Some months later, sadly unaware of the implicit fallacy of myth #2, the managers of Program B were quite distraught to learn that the Xs they had wisely and diligently procured had indeed arrived as scheduled, but had then been placed on the common shelves, with all of the other varieties of sundries and supplies. In fact it had not been two hours earlier that a sounder of frantic sows had been quite ecstatic to find that the shelves were stocked with the precise number of expensive component X needed to meet a completely unexpected crises that had emerged just that morning. The shopkeeper remembered quite vividly the grunts of gratitude shared by the sows that lived on the western wood-reinforced side of the duplex; they had graciously credited the helpful shopkeeper with “saving their bacon”.
Needless to say, the brick-housed sows were more than slightly disgruntled to find no more Xs on the store shelves. The best the well-intentioned shopkeeper could offer was to now place the order he had been holding for months, perhaps with a few accounting corrections, since it seemed that Program A now had all the Xs they needed.

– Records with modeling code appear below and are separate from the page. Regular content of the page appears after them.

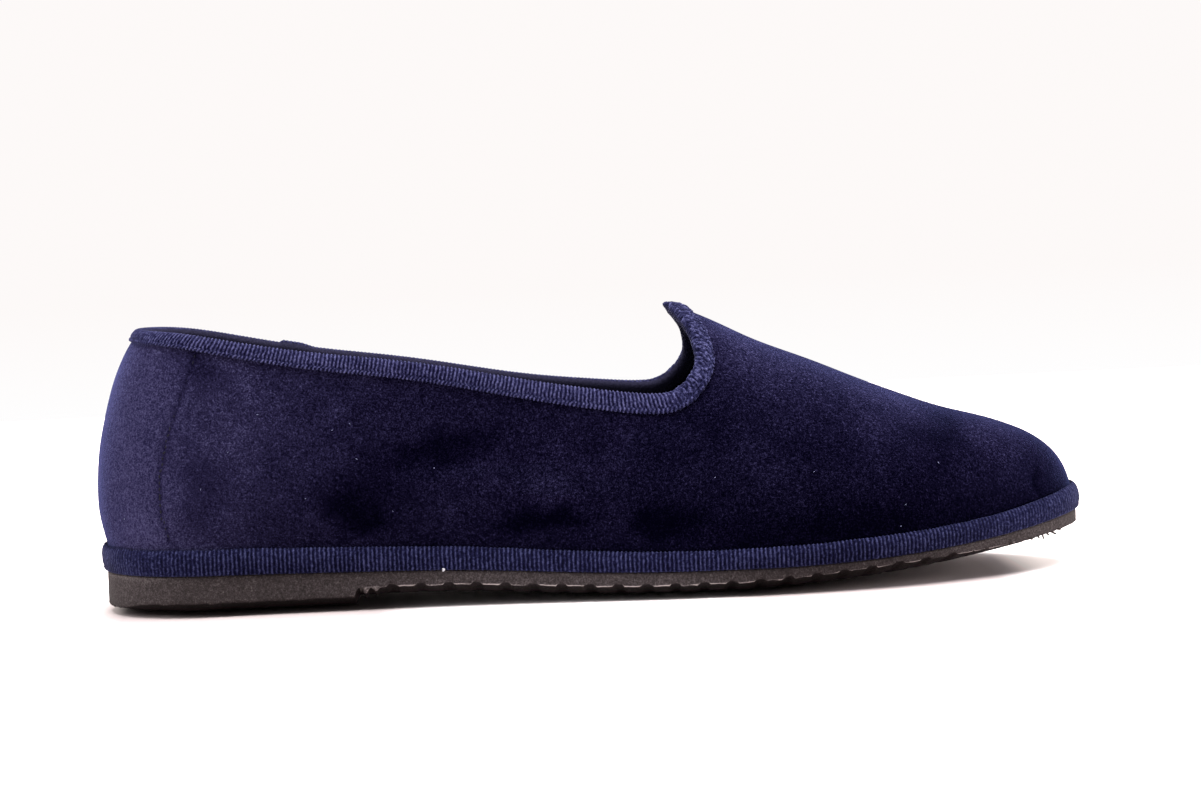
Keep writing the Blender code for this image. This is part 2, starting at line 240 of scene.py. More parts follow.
def half_width(station, side):
    """Half width at the sole, on the outer side (-1) or the inner side (+1)."""
    width = np.where(side < 0, outer_width(station), inner_width(station))
    return width * end_rounding(station)


def seat_height(station):
    """Height of the upper's lowest edge."""
    return top_curve(station) + GAP


def rise(station):
    """Height of the last above its lowest edge, rounded off at the toe."""
    nose = np.clip(1 - (TOE_STATION - station) / NOSE, 0, 1)
    full = ridge_height(station) - seat_height(station)
    return full * np.clip(1 - nose**NOSE_POWER, 0, 1) ** (1 / NOSE_POWER)


def last_point(station, across, side):
    """Point of the last's surface. across is 1 at the sole's edge and 0 on the ridge."""
    square = squareness(station)
    seat = seat_height(station)
    height = seat + rise(station) * np.clip(1 - across**square, 0, 1) ** (1 / square)
    over = np.clip((height - seat - BELLY_START) / BELLY_RISE, 0, None)
    belly = belly_depth(station) * (over * np.exp(1 - over)) ** 1.5
    reach = half_width(station, side) + belly * end_rounding(station)
    y = centre_line(station) + side * reach * across
    fade = np.clip(1 - (station - HEEL_STATION) / LEAN_REACH, 0, 1) ** 1.5
    x = station + back_lean(height) * fade - LENGTH / 2
    return np.stack(np.broadcast_arrays(x, y, height), -1)


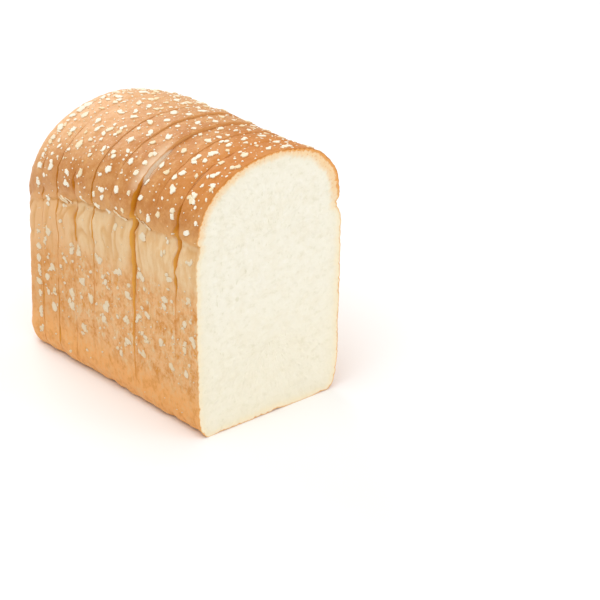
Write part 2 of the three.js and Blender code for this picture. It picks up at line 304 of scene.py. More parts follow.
def torn_line(cut, rise, y):
    """How high over the crease the torn strands of a cut lie."""
    return rise * (1 - (cut - y) / TORN_LENGTH)


def torn_crust(y, over):
    """How deep the slits between torn strands are, from 0 to 1."""
    slits = 0
    for cut, rise in TORN_CUTS:
        across = over - torn_line(cut, rise, y)
        inside = smooth_step(1, TORN_START, cut - y) * smooth_step(TORN_LENGTH, TORN_LENGTH - 4, cut - y)
        strand = noise(np.stack((0 * y, y, across), -1), SLIT_SIZE, 28)
        slits = slits + inside * hump(across, 0, TORN_HALF_WIDTH) * smooth_step(-0.1, 0.5, strand)
    return slits


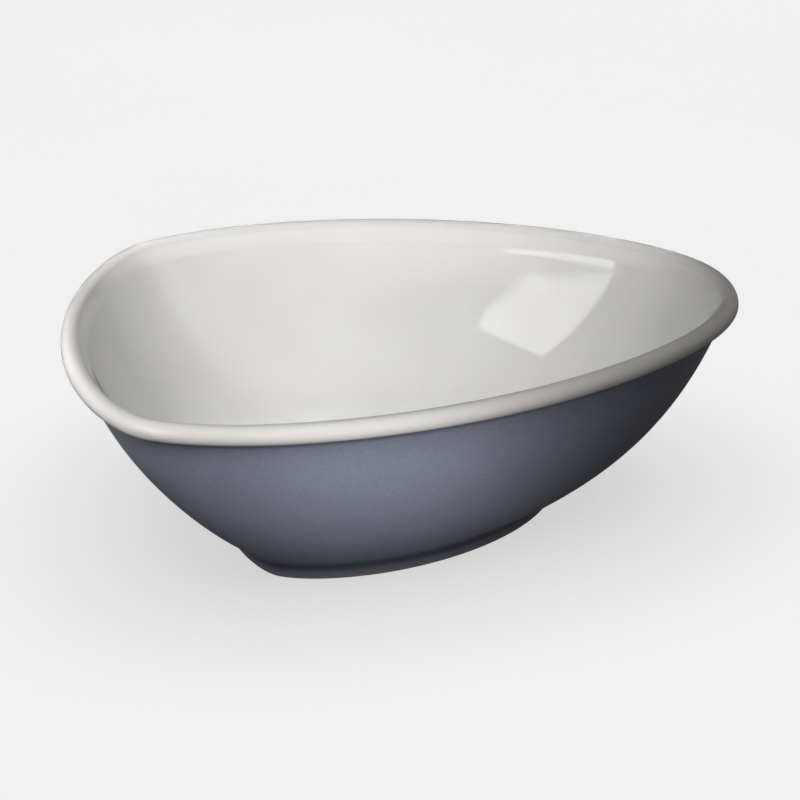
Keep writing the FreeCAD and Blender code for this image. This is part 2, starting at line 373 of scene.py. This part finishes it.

At the next quarterly review, the pigs in Program A were highly praised and rewarded, both for their conservative use of funds and for achieving 100% on-time delivery on their projects. On the other hand, the pigs in Program B were rather harshly grilled for their woeful mismanagement, and blantant lack of foresight to anticipate potential shortages of critical components, particularly in light of the readily available and well reviewed statistical analysis projecting precisely such a probable shortfall.
Perhaps most tragically of all, that evening’s celebration on the western wooden half of the duplex drew the attention of the always attentive White Fang, who had no difficulty at all in dismantling the haphazard stack of saplings that only briefly separated him from his fattened feast. Only White Fang lived happily ever after.
Moral of the story: If you find yourself in a community of fools, three brick walls are not enough.
Secondary insight: Pigs don’t have fingers, and they typically can’t cross their toes.